>> start PROVIDED RECORDS

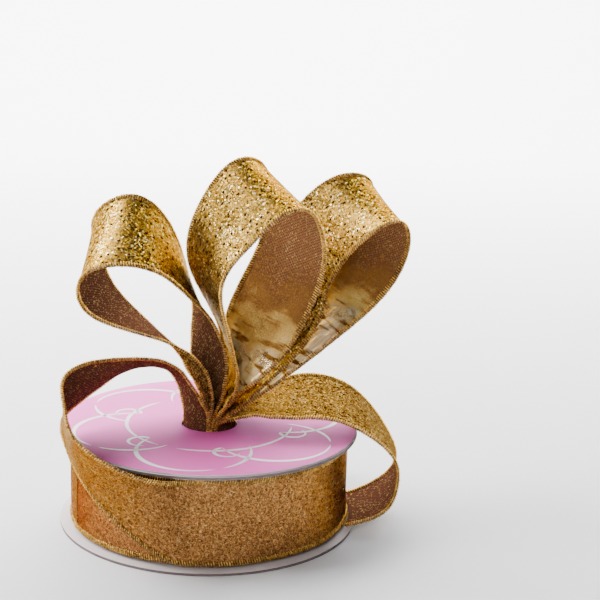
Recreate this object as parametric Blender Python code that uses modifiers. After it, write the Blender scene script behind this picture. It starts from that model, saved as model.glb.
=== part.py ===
"""Ribbon spool with a looped bow: two card flanges on a card core, a roll of wired gold ribbon, and the
ribbon's last metre led over the top flange, gathered in the core and folded into three standing loops.

Metres, +Z up. The spool's axis is parallel to Z, the bottom flange stands on z = 0, and the front is -Y.
The origin is the middle of the whole object's base, so the axis stands a little to one side of it.
"""

import math

import bmesh
import bpy
import numpy as np

MM = 0.001

# Card spool
FLANGE_RADIUS = 67 * MM
FLANGE_THICKNESS = 1.4 * MM
FLANGE_EDGE_ROUND = 0.3 * MM
CORE_BORE_RADIUS = 12.5 * MM
CORE_WALL = 3.5 * MM
TOP_FLANGE_Z = 42.4 * MM
LABEL_THICKNESS = 0.4 * MM
LABEL_RADIUS = 66.6 * MM
GAP = 0.3 * MM

# Ribbon: 38.1 mm wide with a wire in each edge
RIBBON_WIDTH = 38.1 * MM
CLOTH_THICKNESS = 0.35 * MM
EDGE_WIRE_RADIUS = 0.5 * MM
EDGE_WIRE_GAP = 0.7 * MM
ROLL_RADIUS = 62.3 * MM
ROLL_BOTTOM = 2.8 * MM
WRAP_RADIUS = 63.1 * MM
WRAP_START_ANGLE = math.radians(-97)
WRAP_SWEEP = math.radians(312)

# Neck of the bow: eight layers of ribbon stand side by side just above the top flange
NECK_Z = 49 * MM
NECK_WIDTH = 26 * MM
NECK_LEFT = -7.5 * MM
NECK_RIGHT = 14.5 * MM
GATHER_LENGTH = 22 * MM

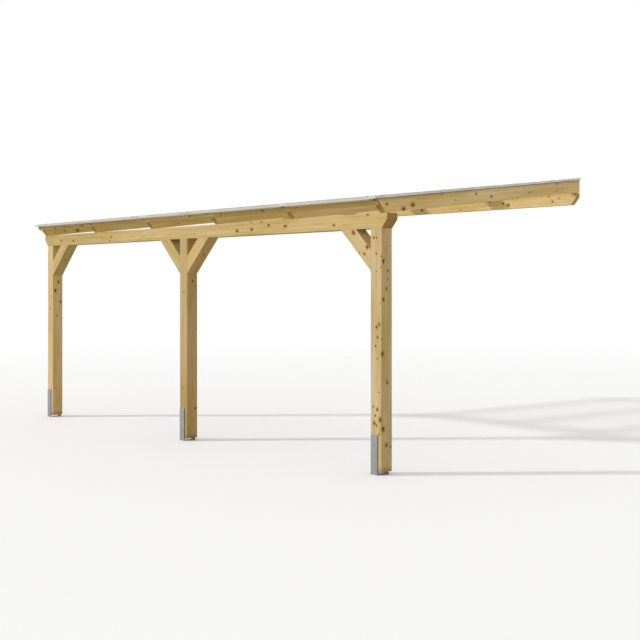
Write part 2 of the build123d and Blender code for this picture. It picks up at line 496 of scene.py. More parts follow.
    def _knots(self, grain: Grain, stick: Stick) -> tuple[Field, Field]:
        """Places knots: scattered ones that run out from the pith, and those at set places.

        Args:
            grain: The place on the stick.
            stick: How the piece was cut.

        Returns:
            The distance to the nearest knot in that knot's radii, and how far the rings bulge there.
        """
        shader = grain.shader
        turn = shader.maths("ARCTAN2", grain.heart_rise, grain.heart_side)
        grid_run = grain.run / self.knot_run + grain.offset[0]
        grid_turn = turn / self.knot_turn + grain.offset[1]
        cell = shader.cells(shader.joined(grid_run, grid_turn), 1.0, "2D")
        chance = shader.node("ShaderNodeSeparateColor", None, {0: cell.twin("Color")})
        centre = shader.node("ShaderNodeSeparateXYZ", None, {0: cell.twin("Position")})
        gap_run = (grid_run - centre) * (self.knot_run * self.knot_stretch)
        gap_turn = (grid_turn - centre.twin(1)) * self.knot_turn * grain.radius
        size = self.knot_least + self.knot_range * chance ** 2
        missing = chance.twin(1).ramp(stick.loose, stick.loose + 0.02)
        seam = abs(turn).ramp(2.75, 2.95)
        facing = shader.facing()
        out_side = shader.dot(facing, stick.across) * grain.heart_side
        out_rise = shader.dot(facing, stick.upright) * grain.heart_rise
        glancing = (abs(out_side + out_rise) / grain.radius).ramp(0.62, 0.45)
        nearest = shader.length(shader.joined(gap_run, gap_turn)) / size
        nearest = nearest + (missing + seam + glancing) * self.far_off
        flow = nearest.ramp(3.4, 0.4)
        round_knot = shader.joined(grain.run * self.knot_stretch, grain.side, grain.rise)
        round_bulge = shader.joined(grain.run * self.bulge_stretch, grain.side, grain.rise)
        for knot in stick.knots:
            run, side, rise = stick.in_grain(knot.place)
            gap = shader.distance(round_knot, (run * self.knot_stretch, side, rise))
            nearest = nearest.least(gap / knot.radius)
            gap = shader.distance(round_bulge, (run * self.bulge_stretch, side, rise))
            flow = flow + gap.ramp(knot.radius * 3.2, knot.radius * 0.3)
        ragged = (shader.noise(grain.place, 170.0, 1.0) - 0.5) * 0.6
        uneven = (shader.noise(grain.place, 65.0, 1.0) - 0.5) * 0.9
        return nearest + ragged + uneven, flow


@dataclass(frozen=True)
class GalvanisedFinish:
    """Hot-dip galvanised steel with a faint spangle."""

    light: Colour = srgb(155, 154, 152)
    dark: Colour = srgb(131, 132, 133)
    chalk: Colour = srgb(168, 166, 162)
    metallic: float = 0.6
    relief_depth: float = 0.00025

    def material(self) -> Material:
        """Makes the steel's material."""
        material, shader = new_material("galvanised_steel_spangle")
        place = shader.place()
        wobble = shader.noise(place, 60.0, 1.0).twin("Color")
        bent = shader.vector("MULTIPLY_ADD", wobble, (0.006, 0.006, 0.006), place)
        spangle = shader.node("ShaderNodeSeparateColor", None, {0: shader.cells(bent, 95.0).twin("Color")})
        cloud = shader.noise(place, 14.0, 4.0, 0.6)
        runs = shader.noise(shader.vector("MULTIPLY", place, (160.0, 160.0, 9.0)), 1.0, 2.0)
        colour = shader.blend(spangle * 0.5, self.light, self.dark)
        colour = shader.blend(cloud.ramp(0.5, 0.75) * 0.55, colour, self.chalk)
        gloss = 0.40 + spangle * 0.12 + cloud * 0.16
        height = spangle * 0.25 + runs * 0.5 + cloud * 0.4
        shader.finish(height, self.relief_depth, Base_Color=colour, Metallic=self.metallic, Roughness=gloss)
        return material


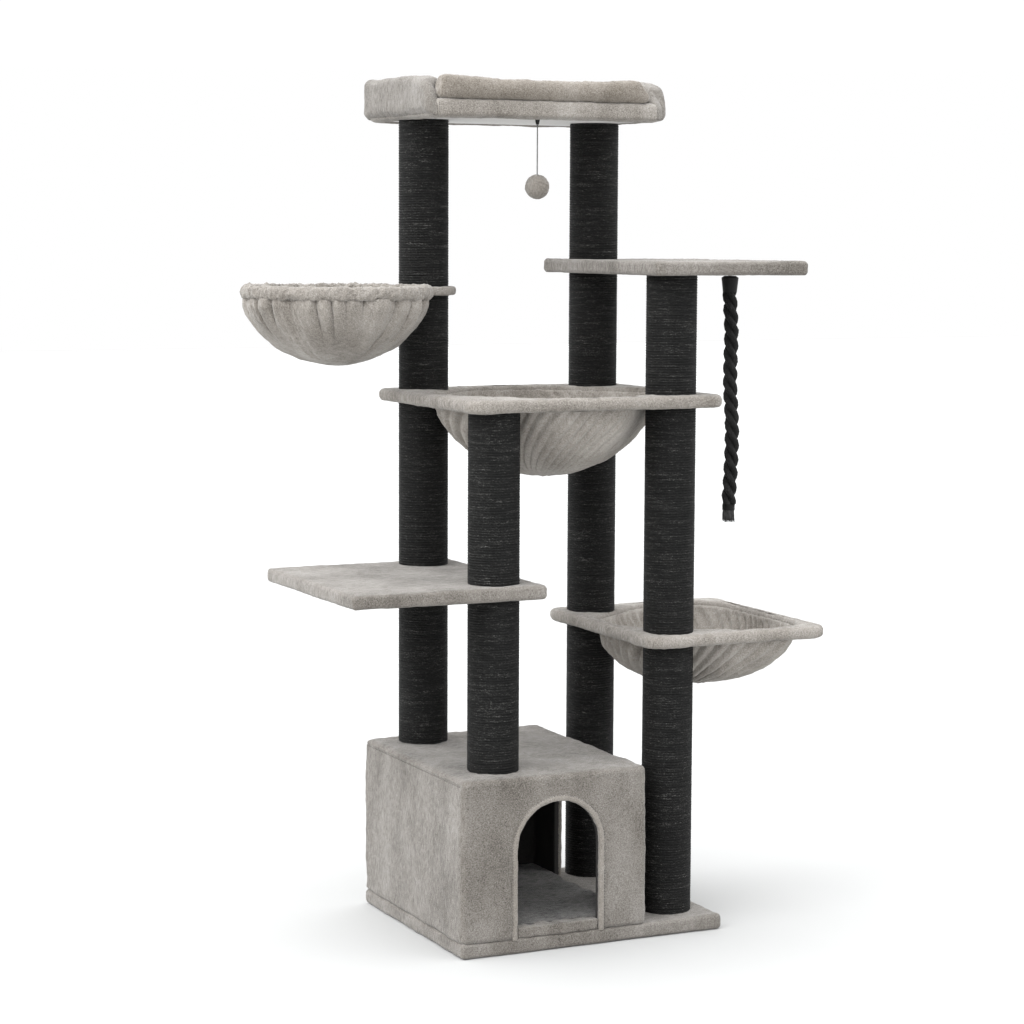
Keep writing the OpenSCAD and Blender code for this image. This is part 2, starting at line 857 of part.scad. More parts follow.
toy_anchor();
toy_knot();
toy_string();
toy_ball();
rope_swivel();
rope_sleeve();
rope();
rope_binding();
rope_frayed_end();
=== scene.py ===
"""Looks of a tall cat tree: plush, sisal posts, slings, a bolstered bed and two hanging toys.

Metres, +Z up, the front towards -Y, origin at the centre of the base's underside.
"""

import math

import bmesh
import bpy
import numpy as np
from mathutils import Matrix, Vector


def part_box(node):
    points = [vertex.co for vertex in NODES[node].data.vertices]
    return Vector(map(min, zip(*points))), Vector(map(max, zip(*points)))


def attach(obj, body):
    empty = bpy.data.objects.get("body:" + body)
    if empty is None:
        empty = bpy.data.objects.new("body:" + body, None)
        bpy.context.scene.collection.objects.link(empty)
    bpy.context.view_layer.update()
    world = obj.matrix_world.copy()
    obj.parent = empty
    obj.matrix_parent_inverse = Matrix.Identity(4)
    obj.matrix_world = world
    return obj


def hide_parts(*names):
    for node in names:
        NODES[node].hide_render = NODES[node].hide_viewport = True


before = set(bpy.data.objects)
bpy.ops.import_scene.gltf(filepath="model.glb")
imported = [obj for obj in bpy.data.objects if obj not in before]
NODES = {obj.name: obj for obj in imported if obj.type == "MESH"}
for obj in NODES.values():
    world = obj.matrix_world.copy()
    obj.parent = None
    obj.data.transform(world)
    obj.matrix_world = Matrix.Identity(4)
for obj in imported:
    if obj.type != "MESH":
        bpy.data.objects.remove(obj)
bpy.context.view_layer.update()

MM = 0.001
TAU = 2 * math.pi
SCENE = bpy.context.scene

# ---------- camera ----------

CAMERA_PLACE = (-2.7502, -5.6157, 1.6331)
CAMERA_TURN = math.radians(-25.434)
CAMERA_TILT = math.radians(5.976)
CAMERA_ROLL = math.radians(0.2545)
CAMERA_LENS = 92.997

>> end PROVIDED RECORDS

AIM OF THE EXERCISE:
Taking the records above, retype every line from the one with "toy_anchor();" down to the one with "before = set(bpy.data.objects)", exactly and with nothing else.

FULL RESPONSE:
toy_anchor();
toy_knot();
toy_string();
toy_ball();
rope_swivel();
rope_sleeve();
rope();
rope_binding();
rope_frayed_end();
=== scene.py ===
"""Looks of a tall cat tree: plush, sisal posts, slings, a bolstered bed and two hanging toys.

Metres, +Z up, the front towards -Y, origin at the centre of the base's underside.
"""

import math

import bmesh
import bpy
import numpy as np
from mathutils import Matrix, Vector


def part_box(node):
    points = [vertex.co for vertex in NODES[node].data.vertices]
    return Vector(map(min, zip(*points))), Vector(map(max, zip(*points)))


def attach(obj, body):
    empty = bpy.data.objects.get("body:" + body)
    if empty is None:
        empty = bpy.data.objects.new("body:" + body, None)
        bpy.context.scene.collection.objects.link(empty)
    bpy.context.view_layer.update()
    world = obj.matrix_world.copy()
    obj.parent = empty
    obj.matrix_parent_inverse = Matrix.Identity(4)
    obj.matrix_world = world
    return obj


def hide_parts(*names):
    for node in names:
        NODES[node].hide_render = NODES[node].hide_viewport = True


before = set(bpy.data.objects)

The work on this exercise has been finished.